## Brief
Your task is to output the data exactly as it stands.

## Data segment
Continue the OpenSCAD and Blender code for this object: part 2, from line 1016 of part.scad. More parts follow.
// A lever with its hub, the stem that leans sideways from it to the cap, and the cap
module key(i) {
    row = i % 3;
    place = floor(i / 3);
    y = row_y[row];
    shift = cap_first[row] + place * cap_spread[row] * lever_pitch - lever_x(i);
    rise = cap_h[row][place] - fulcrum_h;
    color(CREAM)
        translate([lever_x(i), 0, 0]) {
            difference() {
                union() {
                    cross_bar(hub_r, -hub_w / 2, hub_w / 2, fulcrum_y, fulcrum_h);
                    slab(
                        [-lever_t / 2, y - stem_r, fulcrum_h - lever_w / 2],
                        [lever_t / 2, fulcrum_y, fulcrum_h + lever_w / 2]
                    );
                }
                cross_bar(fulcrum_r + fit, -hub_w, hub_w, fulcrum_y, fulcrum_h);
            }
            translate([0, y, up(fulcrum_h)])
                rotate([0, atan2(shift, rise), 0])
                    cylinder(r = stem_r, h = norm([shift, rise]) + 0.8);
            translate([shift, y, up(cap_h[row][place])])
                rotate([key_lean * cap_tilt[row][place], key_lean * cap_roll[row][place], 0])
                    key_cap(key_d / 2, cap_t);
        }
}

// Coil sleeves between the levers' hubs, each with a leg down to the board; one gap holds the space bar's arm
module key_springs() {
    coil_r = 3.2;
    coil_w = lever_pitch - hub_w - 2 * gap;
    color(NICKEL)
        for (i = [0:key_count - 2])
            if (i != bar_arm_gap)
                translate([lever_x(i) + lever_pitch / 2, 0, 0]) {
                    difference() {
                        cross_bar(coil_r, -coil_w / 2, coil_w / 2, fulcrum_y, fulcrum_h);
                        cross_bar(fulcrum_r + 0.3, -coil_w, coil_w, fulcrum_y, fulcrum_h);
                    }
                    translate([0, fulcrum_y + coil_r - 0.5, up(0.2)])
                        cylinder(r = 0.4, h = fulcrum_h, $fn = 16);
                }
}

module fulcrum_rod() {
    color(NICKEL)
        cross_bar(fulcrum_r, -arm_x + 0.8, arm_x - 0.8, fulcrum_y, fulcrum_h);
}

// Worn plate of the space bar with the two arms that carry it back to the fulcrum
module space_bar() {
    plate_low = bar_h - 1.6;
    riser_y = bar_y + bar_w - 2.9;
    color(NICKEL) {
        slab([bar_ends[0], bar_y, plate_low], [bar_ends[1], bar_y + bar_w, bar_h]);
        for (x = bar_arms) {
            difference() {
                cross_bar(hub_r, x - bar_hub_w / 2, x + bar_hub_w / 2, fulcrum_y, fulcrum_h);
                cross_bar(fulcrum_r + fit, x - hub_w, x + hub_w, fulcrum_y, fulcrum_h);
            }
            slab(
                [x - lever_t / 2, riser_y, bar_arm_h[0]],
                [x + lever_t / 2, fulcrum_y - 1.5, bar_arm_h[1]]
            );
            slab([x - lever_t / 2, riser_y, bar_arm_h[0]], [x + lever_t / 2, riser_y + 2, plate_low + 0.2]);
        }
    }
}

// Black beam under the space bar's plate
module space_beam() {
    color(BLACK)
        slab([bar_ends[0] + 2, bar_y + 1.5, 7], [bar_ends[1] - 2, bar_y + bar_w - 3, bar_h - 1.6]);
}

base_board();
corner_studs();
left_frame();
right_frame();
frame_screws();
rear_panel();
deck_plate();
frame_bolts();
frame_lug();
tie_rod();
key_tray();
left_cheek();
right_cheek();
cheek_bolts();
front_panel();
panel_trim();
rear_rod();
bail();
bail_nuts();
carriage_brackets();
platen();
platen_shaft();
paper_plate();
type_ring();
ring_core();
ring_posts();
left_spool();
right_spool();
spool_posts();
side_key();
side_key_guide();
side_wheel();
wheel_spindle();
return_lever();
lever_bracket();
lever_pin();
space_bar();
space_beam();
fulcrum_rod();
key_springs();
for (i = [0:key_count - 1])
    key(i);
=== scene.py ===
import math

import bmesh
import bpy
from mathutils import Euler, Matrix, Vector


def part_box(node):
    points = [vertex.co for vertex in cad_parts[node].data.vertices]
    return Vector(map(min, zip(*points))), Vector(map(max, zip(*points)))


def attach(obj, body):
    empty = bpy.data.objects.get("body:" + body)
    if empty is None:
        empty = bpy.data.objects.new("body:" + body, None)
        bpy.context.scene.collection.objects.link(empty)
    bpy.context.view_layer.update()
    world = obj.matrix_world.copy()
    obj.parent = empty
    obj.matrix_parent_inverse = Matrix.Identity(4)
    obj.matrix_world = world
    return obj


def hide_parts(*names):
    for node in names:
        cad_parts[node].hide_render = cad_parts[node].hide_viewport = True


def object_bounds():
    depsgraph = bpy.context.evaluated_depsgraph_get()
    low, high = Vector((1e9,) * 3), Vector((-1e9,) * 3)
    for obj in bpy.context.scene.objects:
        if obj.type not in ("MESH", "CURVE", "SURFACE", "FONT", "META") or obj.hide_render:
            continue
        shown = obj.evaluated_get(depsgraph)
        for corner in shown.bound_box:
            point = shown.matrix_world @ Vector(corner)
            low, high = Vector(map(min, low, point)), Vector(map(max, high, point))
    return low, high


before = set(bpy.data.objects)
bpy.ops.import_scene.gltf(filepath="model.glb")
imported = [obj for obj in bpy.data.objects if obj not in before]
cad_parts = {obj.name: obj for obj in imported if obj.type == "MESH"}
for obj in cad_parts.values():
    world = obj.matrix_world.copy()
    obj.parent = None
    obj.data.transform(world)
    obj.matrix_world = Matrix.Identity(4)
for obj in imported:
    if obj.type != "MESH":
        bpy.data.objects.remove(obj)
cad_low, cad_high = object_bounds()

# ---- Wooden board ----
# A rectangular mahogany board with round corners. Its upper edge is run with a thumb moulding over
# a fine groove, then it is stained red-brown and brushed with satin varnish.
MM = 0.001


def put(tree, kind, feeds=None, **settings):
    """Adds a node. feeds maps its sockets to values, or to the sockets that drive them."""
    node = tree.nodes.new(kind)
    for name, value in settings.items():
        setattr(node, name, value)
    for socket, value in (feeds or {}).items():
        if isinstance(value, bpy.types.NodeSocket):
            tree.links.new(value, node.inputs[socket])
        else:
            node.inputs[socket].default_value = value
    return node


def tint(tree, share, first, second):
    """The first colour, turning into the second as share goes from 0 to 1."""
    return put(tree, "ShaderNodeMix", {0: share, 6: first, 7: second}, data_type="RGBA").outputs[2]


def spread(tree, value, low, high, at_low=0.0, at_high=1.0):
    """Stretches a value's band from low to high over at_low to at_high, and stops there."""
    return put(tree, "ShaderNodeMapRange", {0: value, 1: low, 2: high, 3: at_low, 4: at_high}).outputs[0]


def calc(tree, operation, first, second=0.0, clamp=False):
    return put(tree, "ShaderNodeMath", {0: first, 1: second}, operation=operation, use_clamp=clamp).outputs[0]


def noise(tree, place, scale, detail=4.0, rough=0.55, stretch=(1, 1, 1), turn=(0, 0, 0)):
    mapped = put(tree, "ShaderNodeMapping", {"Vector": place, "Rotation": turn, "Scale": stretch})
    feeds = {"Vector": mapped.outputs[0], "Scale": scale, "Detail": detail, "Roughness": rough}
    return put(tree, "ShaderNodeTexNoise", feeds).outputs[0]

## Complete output
Continue the OpenSCAD and Blender code for this object: part 2, from line 1016 of part.scad. More parts follow.
// A lever with its hub, the stem that leans sideways from it to the cap, and the cap
module key(i) {
    row = i % 3;
    place = floor(i / 3);
    y = row_y[row];
    shift = cap_first[row] + place * cap_spread[row] * lever_pitch - lever_x(i);
    rise = cap_h[row][place] - fulcrum_h;
    color(CREAM)
        translate([lever_x(i), 0, 0]) {
            difference() {
                union() {
                    cross_bar(hub_r, -hub_w / 2, hub_w / 2, fulcrum_y, fulcrum_h);
                    slab(
                        [-lever_t / 2, y - stem_r, fulcrum_h - lever_w / 2],
                        [lever_t / 2, fulcrum_y, fulcrum_h + lever_w / 2]
                    );
                }
                cross_bar(fulcrum_r + fit, -hub_w, hub_w, fulcrum_y, fulcrum_h);
            }
            translate([0, y, up(fulcrum_h)])
                rotate([0, atan2(shift, rise), 0])
                    cylinder(r = stem_r, h = norm([shift, rise]) + 0.8);
            translate([shift, y, up(cap_h[row][place])])
                rotate([key_lean * cap_tilt[row][place], key_lean * cap_roll[row][place], 0])
                    key_cap(key_d / 2, cap_t);
        }
}

// Coil sleeves between the levers' hubs, each with a leg down to the board; one gap holds the space bar's arm
module key_springs() {
    coil_r = 3.2;
    coil_w = lever_pitch - hub_w - 2 * gap;
    color(NICKEL)
        for (i = [0:key_count - 2])
            if (i != bar_arm_gap)
                translate([lever_x(i) + lever_pitch / 2, 0, 0]) {
                    difference() {
                        cross_bar(coil_r, -coil_w / 2, coil_w / 2, fulcrum_y, fulcrum_h);
                        cross_bar(fulcrum_r + 0.3, -coil_w, coil_w, fulcrum_y, fulcrum_h);
                    }
                    translate([0, fulcrum_y + coil_r - 0.5, up(0.2)])
                        cylinder(r = 0.4, h = fulcrum_h, $fn = 16);
                }
}

module fulcrum_rod() {
    color(NICKEL)
        cross_bar(fulcrum_r, -arm_x + 0.8, arm_x - 0.8, fulcrum_y, fulcrum_h);
}

// Worn plate of the space bar with the two arms that carry it back to the fulcrum
module space_bar() {
    plate_low = bar_h - 1.6;
    riser_y = bar_y + bar_w - 2.9;
    color(NICKEL) {
        slab([bar_ends[0], bar_y, plate_low], [bar_ends[1], bar_y + bar_w, bar_h]);
        for (x = bar_arms) {
            difference() {
                cross_bar(hub_r, x - bar_hub_w / 2, x + bar_hub_w / 2, fulcrum_y, fulcrum_h);
                cross_bar(fulcrum_r + fit, x - hub_w, x + hub_w, fulcrum_y, fulcrum_h);
            }
            slab(
                [x - lever_t / 2, riser_y, bar_arm_h[0]],
                [x + lever_t / 2, fulcrum_y - 1.5, bar_arm_h[1]]
            );
            slab([x - lever_t / 2, riser_y, bar_arm_h[0]], [x + lever_t / 2, riser_y + 2, plate_low + 0.2]);
        }
    }
}

// Black beam under the space bar's plate
module space_beam() {
    color(BLACK)
        slab([bar_ends[0] + 2, bar_y + 1.5, 7], [bar_ends[1] - 2, bar_y + bar_w - 3, bar_h - 1.6]);
}

base_board();
corner_studs();
left_frame();
right_frame();
frame_screws();
rear_panel();
deck_plate();
frame_bolts();
frame_lug();
tie_rod();
key_tray();
left_cheek();
right_cheek();
cheek_bolts();
front_panel();
panel_trim();
rear_rod();
bail();
bail_nuts();
carriage_brackets();
platen();
platen_shaft();
paper_plate();
type_ring();
ring_core();
ring_posts();
left_spool();
right_spool();
spool_posts();
side_key();
side_key_guide();
side_wheel();
wheel_spindle();
return_lever();
lever_bracket();
lever_pin();
space_bar();
space_beam();
fulcrum_rod();
key_springs();
for (i = [0:key_count - 1])
    key(i);
=== scene.py ===
import math

import bmesh
import bpy
from mathutils import Euler, Matrix, Vector


def part_box(node):
    points = [vertex.co for vertex in cad_parts[node].data.vertices]
    return Vector(map(min, zip(*points))), Vector(map(max, zip(*points)))


def attach(obj, body):
    empty = bpy.data.objects.get("body:" + body)
    if empty is None:
        empty = bpy.data.objects.new("body:" + body, None)
        bpy.context.scene.collection.objects.link(empty)
    bpy.context.view_layer.update()
    world = obj.matrix_world.copy()
    obj.parent = empty
    obj.matrix_parent_inverse = Matrix.Identity(4)
    obj.matrix_world = world
    return obj


def hide_parts(*names):
    for node in names:
        cad_parts[node].hide_render = cad_parts[node].hide_viewport = True


def object_bounds():
    depsgraph = bpy.context.evaluated_depsgraph_get()
    low, high = Vector((1e9,) * 3), Vector((-1e9,) * 3)
    for obj in bpy.context.scene.objects:
        if obj.type not in ("MESH", "CURVE", "SURFACE", "FONT", "META") or obj.hide_render:
            continue
        shown = obj.evaluated_get(depsgraph)
        for corner in shown.bound_box:
            point = shown.matrix_world @ Vector(corner)
            low, high = Vector(map(min, low, point)), Vector(map(max, high, point))
    return low, high


before = set(bpy.data.objects)
bpy.ops.import_scene.gltf(filepath="model.glb")
imported = [obj for obj in bpy.data.objects if obj not in before]
cad_parts = {obj.name: obj for obj in imported if obj.type == "MESH"}
for obj in cad_parts.values():
    world = obj.matrix_world.copy()
    obj.parent = None
    obj.data.transform(world)
    obj.matrix_world = Matrix.Identity(4)
for obj in imported:
    if obj.type != "MESH":
        bpy.data.objects.remove(obj)
cad_low, cad_high = object_bounds()

# ---- Wooden board ----
# A rectangular mahogany board with round corners. Its upper edge is run with a thumb moulding over
# a fine groove, then it is stained red-brown and brushed with satin varnish.
MM = 0.001


def put(tree, kind, feeds=None, **settings):
    """Adds a node. feeds maps its sockets to values, or to the sockets that drive them."""
    node = tree.nodes.new(kind)
    for name, value in settings.items():
        setattr(node, name, value)
    for socket, value in (feeds or {}).items():
        if isinstance(value, bpy.types.NodeSocket):
            tree.links.new(value, node.inputs[socket])
        else:
            node.inputs[socket].default_value = value
    return node


def tint(tree, share, first, second):
    """The first colour, turning into the second as share goes from 0 to 1."""
    return put(tree, "ShaderNodeMix", {0: share, 6: first, 7: second}, data_type="RGBA").outputs[2]


def spread(tree, value, low, high, at_low=0.0, at_high=1.0):
    """Stretches a value's band from low to high over at_low to at_high, and stops there."""
    return put(tree, "ShaderNodeMapRange", {0: value, 1: low, 2: high, 3: at_low, 4: at_high}).outputs[0]


def calc(tree, operation, first, second=0.0, clamp=False):
    return put(tree, "ShaderNodeMath", {0: first, 1: second}, operation=operation, use_clamp=clamp).outputs[0]


def noise(tree, place, scale, detail=4.0, rough=0.55, stretch=(1, 1, 1), turn=(0, 0, 0)):
    mapped = put(tree, "ShaderNodeMapping", {"Vector": place, "Rotation": turn, "Scale": stretch})
    feeds = {"Vector": mapped.outputs[0], "Scale": scale, "Detail": detail, "Roughness": rough}
    return put(tree, "ShaderNodeTexNoise", feeds).outputs[0]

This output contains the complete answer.